There’s also the story of George Bailey and his family in Frank Capra’s 1946 It’s a Wonderful Life, starring Jimmy Stewart as George. The Bailey family seems to straddle the lower and middle classes, struggling to make ends meet. George, who runs his dad’s building and loan that services the town’s poor, is pitted against Mr. Potter, a villainous housing developer who sells shoddy housing in the town of Bedford Falls. Running into serious money troubles at work, George becomes desperate and nearly kills himself on Christmas Eve, but is saved by an angel. After George is given the supernatural ability to see the positive contributions he has made in his family and community, George’s friends come to his aid, pooling together enough money to bail out George’s business, and the townspeople who depend on him.

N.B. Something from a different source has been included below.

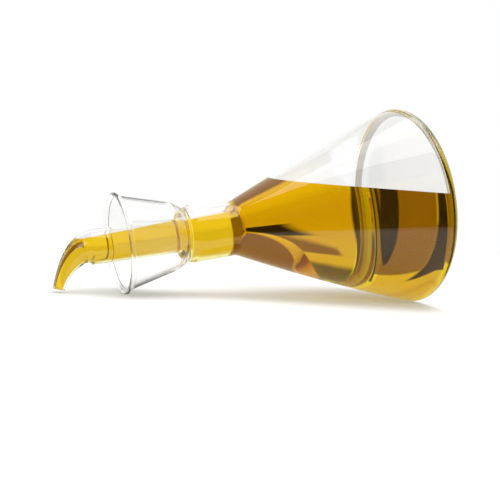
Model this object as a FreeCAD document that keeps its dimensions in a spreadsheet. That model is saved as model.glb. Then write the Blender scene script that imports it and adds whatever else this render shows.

George and his working-class friends don’t exactly overthrow Potter’s housing empire, but they do team up to keep George’s business and family afloat. Like many Christmas films, It’s a Wonderful Life centers around the personal development of an individual man, but at the end it’s a caring and close-knit community that saves the day in Bedford Falls—not a lone, wealthy hero.

Of course, nobody expects a movie about Christmas to depict workers unionizing, overthrowing their bosses, and taking on capitalism through righteous struggle. Most people aren’t necessarily looking for that in real life, either. The general population is only recently growing critical of capitalism in large numbers. There’s a growing sense of unease about gaping economic equality, but most Christmas movies still attempt to soothe our fears and reinforce belief in the system.

In this way, the tales of Ebenezer Scrooge, Clark Griswold, Howard Langston, and George Bailey are an approximate reflection of our society’s view of capitalism: a general acknowledgment that the system is harmful to many, alongside the magical belief that those who benefit most can and will render society more equal by bestowing the occasional trinket.